◆ **Dataset section**
= = = =

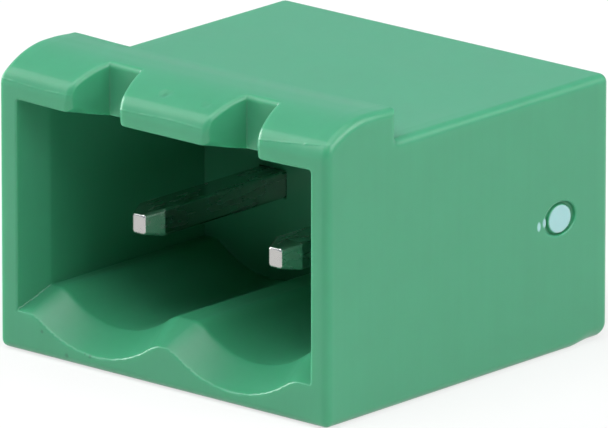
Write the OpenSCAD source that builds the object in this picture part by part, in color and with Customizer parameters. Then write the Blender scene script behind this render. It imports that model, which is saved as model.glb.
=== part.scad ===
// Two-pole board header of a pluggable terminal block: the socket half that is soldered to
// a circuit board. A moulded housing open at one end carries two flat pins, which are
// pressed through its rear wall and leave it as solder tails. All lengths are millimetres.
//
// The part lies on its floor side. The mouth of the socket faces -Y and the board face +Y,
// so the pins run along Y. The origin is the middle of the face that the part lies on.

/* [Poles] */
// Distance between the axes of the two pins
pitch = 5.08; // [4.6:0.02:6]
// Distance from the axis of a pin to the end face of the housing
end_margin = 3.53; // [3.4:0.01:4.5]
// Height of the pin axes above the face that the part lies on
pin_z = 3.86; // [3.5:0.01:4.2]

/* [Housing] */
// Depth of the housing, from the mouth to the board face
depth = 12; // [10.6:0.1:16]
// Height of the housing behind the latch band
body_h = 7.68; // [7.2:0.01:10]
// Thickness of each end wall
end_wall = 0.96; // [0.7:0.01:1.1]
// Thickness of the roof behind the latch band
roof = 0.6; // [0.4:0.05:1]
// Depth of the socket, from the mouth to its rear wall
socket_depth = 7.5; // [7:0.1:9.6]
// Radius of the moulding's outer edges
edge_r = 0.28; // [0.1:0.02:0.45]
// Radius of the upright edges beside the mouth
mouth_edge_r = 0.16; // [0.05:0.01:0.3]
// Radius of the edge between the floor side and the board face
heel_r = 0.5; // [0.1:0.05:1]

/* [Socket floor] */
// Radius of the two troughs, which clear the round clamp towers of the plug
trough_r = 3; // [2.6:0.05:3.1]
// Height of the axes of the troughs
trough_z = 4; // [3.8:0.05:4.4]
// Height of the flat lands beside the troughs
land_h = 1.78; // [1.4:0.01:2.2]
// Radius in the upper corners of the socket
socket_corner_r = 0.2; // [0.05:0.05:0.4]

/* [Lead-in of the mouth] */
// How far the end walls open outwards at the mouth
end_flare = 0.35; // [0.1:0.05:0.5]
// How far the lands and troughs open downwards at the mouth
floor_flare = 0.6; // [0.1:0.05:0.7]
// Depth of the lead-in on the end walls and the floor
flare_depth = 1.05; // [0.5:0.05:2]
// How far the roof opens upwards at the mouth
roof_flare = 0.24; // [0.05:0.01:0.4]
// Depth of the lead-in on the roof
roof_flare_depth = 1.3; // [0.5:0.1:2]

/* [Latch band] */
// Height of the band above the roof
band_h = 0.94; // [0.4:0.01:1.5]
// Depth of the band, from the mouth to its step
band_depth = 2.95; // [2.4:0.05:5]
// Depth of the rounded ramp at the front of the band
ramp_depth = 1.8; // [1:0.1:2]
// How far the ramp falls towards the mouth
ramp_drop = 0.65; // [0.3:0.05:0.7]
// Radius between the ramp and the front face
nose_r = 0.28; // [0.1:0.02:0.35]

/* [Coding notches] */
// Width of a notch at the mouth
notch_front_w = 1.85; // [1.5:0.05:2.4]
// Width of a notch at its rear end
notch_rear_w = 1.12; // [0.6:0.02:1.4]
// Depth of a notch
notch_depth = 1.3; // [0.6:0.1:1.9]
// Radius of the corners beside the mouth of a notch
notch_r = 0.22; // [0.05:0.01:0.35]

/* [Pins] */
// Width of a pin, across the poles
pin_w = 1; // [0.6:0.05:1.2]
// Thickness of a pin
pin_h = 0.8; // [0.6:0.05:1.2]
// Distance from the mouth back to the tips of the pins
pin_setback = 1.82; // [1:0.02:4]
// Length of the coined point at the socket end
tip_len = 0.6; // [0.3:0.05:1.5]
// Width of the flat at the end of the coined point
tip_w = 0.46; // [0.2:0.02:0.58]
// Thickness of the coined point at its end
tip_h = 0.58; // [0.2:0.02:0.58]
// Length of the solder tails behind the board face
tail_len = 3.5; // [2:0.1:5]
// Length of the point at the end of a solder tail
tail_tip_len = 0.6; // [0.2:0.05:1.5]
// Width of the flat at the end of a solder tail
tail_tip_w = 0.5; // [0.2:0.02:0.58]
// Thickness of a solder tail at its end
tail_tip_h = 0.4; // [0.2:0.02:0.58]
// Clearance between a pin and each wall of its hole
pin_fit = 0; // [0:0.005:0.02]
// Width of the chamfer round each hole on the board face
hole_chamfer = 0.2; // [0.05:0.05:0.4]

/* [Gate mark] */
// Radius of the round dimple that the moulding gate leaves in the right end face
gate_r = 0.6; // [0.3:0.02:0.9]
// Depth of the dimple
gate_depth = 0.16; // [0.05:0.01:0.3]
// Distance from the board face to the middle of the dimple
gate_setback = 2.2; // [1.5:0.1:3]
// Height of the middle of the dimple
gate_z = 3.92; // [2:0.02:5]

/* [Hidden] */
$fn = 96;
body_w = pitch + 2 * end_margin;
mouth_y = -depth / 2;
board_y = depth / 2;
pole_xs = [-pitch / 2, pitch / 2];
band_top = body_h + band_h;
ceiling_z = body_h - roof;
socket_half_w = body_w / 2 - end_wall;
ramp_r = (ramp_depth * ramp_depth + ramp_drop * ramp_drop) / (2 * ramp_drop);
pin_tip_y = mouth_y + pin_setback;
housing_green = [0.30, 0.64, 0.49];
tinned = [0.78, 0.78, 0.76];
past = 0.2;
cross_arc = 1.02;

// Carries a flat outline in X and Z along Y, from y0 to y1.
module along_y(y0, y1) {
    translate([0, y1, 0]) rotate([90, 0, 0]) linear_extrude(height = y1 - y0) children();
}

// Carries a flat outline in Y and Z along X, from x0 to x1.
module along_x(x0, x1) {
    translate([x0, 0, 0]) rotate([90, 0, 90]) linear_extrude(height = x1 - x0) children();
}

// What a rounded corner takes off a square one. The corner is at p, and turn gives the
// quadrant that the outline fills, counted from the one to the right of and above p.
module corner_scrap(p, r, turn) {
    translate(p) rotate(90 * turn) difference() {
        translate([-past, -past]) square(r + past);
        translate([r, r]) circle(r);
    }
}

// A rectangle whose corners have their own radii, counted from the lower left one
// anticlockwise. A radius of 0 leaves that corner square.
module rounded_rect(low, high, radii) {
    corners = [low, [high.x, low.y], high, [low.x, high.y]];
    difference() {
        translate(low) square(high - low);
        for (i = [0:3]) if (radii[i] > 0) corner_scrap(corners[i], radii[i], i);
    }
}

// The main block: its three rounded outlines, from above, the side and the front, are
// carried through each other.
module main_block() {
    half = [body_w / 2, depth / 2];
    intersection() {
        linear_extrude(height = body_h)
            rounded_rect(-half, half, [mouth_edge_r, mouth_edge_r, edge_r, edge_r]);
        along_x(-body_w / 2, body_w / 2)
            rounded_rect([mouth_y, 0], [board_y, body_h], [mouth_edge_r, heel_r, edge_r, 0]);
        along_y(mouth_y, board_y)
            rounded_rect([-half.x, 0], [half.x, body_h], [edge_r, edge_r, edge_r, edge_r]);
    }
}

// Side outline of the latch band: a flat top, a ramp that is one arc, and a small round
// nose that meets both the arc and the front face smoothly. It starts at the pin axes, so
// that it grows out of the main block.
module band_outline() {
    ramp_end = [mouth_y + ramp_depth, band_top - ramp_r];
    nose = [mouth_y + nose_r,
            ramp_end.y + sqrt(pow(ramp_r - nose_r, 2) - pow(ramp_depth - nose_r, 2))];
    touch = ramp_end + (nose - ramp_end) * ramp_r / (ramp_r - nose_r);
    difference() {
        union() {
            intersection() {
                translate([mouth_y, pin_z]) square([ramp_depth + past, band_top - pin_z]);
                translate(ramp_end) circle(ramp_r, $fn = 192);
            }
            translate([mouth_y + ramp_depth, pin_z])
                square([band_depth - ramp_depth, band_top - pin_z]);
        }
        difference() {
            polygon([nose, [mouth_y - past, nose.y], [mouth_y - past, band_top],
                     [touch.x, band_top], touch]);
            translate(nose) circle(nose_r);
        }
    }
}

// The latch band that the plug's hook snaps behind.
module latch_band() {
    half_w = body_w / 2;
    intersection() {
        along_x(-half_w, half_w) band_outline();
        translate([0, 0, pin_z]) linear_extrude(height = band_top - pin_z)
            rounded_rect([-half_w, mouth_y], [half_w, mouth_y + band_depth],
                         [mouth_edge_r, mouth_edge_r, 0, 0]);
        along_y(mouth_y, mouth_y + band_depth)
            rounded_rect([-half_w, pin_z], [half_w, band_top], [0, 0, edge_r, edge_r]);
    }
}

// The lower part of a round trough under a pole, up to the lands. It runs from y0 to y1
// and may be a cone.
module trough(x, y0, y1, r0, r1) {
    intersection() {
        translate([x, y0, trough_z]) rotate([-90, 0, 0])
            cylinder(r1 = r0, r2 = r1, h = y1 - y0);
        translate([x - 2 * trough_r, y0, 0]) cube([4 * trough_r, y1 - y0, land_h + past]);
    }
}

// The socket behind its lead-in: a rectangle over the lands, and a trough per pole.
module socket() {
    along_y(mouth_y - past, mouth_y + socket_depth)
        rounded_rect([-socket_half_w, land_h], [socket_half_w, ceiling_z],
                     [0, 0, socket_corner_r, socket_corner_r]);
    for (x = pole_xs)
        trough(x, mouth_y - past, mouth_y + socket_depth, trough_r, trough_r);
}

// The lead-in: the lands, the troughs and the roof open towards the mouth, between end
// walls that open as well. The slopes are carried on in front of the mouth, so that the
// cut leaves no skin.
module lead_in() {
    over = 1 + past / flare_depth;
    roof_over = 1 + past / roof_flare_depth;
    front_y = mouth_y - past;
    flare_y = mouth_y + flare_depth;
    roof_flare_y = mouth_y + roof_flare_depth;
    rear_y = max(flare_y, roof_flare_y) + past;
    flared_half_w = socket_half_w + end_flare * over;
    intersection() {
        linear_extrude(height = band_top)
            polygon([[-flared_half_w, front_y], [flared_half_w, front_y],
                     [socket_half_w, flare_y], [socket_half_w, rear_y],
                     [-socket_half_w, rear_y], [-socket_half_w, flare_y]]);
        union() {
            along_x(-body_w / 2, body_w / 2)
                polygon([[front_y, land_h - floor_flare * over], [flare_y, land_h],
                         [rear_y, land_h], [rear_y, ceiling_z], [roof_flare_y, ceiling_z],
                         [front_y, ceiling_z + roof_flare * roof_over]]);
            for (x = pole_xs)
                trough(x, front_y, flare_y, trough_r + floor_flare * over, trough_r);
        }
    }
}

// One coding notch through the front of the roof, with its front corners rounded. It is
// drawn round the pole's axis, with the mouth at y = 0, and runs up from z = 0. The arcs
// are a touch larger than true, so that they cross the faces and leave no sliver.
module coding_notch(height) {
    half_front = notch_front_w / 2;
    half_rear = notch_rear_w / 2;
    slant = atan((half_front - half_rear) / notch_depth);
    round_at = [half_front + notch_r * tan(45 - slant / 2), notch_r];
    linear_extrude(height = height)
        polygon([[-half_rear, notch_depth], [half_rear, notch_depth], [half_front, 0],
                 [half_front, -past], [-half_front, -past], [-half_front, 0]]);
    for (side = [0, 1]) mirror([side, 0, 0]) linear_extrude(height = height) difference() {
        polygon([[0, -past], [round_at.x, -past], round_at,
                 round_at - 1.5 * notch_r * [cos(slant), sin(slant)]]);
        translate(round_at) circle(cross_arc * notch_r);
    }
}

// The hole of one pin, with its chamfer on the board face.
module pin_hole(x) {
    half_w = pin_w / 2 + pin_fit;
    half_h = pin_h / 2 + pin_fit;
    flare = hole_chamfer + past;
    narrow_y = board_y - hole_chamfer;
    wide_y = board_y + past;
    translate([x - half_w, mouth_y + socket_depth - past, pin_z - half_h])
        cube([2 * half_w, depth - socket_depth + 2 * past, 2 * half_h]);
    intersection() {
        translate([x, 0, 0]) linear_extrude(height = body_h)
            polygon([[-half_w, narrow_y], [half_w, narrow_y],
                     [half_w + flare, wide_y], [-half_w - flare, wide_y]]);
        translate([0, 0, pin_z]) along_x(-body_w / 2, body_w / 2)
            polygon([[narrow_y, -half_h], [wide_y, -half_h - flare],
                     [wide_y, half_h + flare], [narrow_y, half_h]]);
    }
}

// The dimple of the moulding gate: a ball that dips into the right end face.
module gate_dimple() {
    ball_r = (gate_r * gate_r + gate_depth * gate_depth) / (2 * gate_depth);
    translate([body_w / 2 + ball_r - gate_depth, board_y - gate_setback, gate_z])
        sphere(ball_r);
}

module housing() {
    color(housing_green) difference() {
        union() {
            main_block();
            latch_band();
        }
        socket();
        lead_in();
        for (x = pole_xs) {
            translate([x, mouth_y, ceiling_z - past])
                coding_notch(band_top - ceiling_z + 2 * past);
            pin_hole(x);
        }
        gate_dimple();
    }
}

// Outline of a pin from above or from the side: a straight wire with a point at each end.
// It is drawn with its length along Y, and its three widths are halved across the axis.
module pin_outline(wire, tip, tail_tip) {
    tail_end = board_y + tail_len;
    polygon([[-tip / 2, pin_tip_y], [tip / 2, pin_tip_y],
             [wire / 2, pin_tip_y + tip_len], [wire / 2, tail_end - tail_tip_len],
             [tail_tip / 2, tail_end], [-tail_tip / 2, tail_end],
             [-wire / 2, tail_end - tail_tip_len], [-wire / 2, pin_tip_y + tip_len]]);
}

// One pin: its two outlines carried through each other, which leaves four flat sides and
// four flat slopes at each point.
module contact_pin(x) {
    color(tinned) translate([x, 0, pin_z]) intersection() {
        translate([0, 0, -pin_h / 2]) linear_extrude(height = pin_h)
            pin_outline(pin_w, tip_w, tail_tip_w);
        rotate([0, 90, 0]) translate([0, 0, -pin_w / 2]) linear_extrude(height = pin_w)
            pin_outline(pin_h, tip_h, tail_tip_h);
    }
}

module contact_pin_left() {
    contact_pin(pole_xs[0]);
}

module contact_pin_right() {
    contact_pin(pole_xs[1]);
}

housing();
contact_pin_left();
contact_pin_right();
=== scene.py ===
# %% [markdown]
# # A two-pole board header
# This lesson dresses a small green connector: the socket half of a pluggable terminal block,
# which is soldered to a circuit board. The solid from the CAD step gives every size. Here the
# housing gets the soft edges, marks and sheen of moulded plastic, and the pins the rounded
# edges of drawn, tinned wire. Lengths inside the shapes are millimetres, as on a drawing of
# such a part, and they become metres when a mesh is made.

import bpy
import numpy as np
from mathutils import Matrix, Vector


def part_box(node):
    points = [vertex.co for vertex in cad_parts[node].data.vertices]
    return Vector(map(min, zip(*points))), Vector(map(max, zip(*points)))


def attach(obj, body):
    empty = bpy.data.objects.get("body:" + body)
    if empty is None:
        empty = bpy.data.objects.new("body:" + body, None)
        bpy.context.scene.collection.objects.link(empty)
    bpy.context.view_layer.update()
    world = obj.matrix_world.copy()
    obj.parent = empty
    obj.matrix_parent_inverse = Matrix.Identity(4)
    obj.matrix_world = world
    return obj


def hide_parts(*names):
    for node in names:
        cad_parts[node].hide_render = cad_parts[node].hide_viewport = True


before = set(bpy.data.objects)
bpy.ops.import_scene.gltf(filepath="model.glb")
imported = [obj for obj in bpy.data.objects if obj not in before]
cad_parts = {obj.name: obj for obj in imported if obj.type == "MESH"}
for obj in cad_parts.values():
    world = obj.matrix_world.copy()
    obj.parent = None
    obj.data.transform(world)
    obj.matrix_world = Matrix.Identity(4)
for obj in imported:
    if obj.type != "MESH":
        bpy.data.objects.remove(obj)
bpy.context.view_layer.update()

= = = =

◆ **Exercise objective**
Return exactly the lines above from the line that has "flat sides and" through the line that has "imported = [obj", inclusive, and nothing else.

◆ **Reply**
// One pin: its two outlines carried through each other, which leaves four flat sides and
// four flat slopes at each point.
module contact_pin(x) {
    color(tinned) translate([x, 0, pin_z]) intersection() {
        translate([0, 0, -pin_h / 2]) linear_extrude(height = pin_h)
            pin_outline(pin_w, tip_w, tail_tip_w);
        rotate([0, 90, 0]) translate([0, 0, -pin_w / 2]) linear_extrude(height = pin_w)
            pin_outline(pin_h, tip_h, tail_tip_h);
    }
}

module contact_pin_left() {
    contact_pin(pole_xs[0]);
}

module contact_pin_right() {
    contact_pin(pole_xs[1]);
}

housing();
contact_pin_left();
contact_pin_right();
=== scene.py ===
# %% [markdown]
# # A two-pole board header
# This lesson dresses a small green connector: the socket half of a pluggable terminal block,
# which is soldered to a circuit board. The solid from the CAD step gives every size. Here the
# housing gets the soft edges, marks and sheen of moulded plastic, and the pins the rounded
# edges of drawn, tinned wire. Lengths inside the shapes are millimetres, as on a drawing of
# such a part, and they become metres when a mesh is made.

import bpy
import numpy as np
from mathutils import Matrix, Vector


def part_box(node):
    points = [vertex.co for vertex in cad_parts[node].data.vertices]
    return Vector(map(min, zip(*points))), Vector(map(max, zip(*points)))


def attach(obj, body):
    empty = bpy.data.objects.get("body:" + body)
    if empty is None:
        empty = bpy.data.objects.new("body:" + body, None)
        bpy.context.scene.collection.objects.link(empty)
    bpy.context.view_layer.update()
    world = obj.matrix_world.copy()
    obj.parent = empty
    obj.matrix_parent_inverse = Matrix.Identity(4)
    obj.matrix_world = world
    return obj


def hide_parts(*names):
    for node in names:
        cad_parts[node].hide_render = cad_parts[node].hide_viewport = True


before = set(bpy.data.objects)
bpy.ops.import_scene.gltf(filepath="model.glb")
imported = [obj for obj in bpy.data.objects if obj not in before]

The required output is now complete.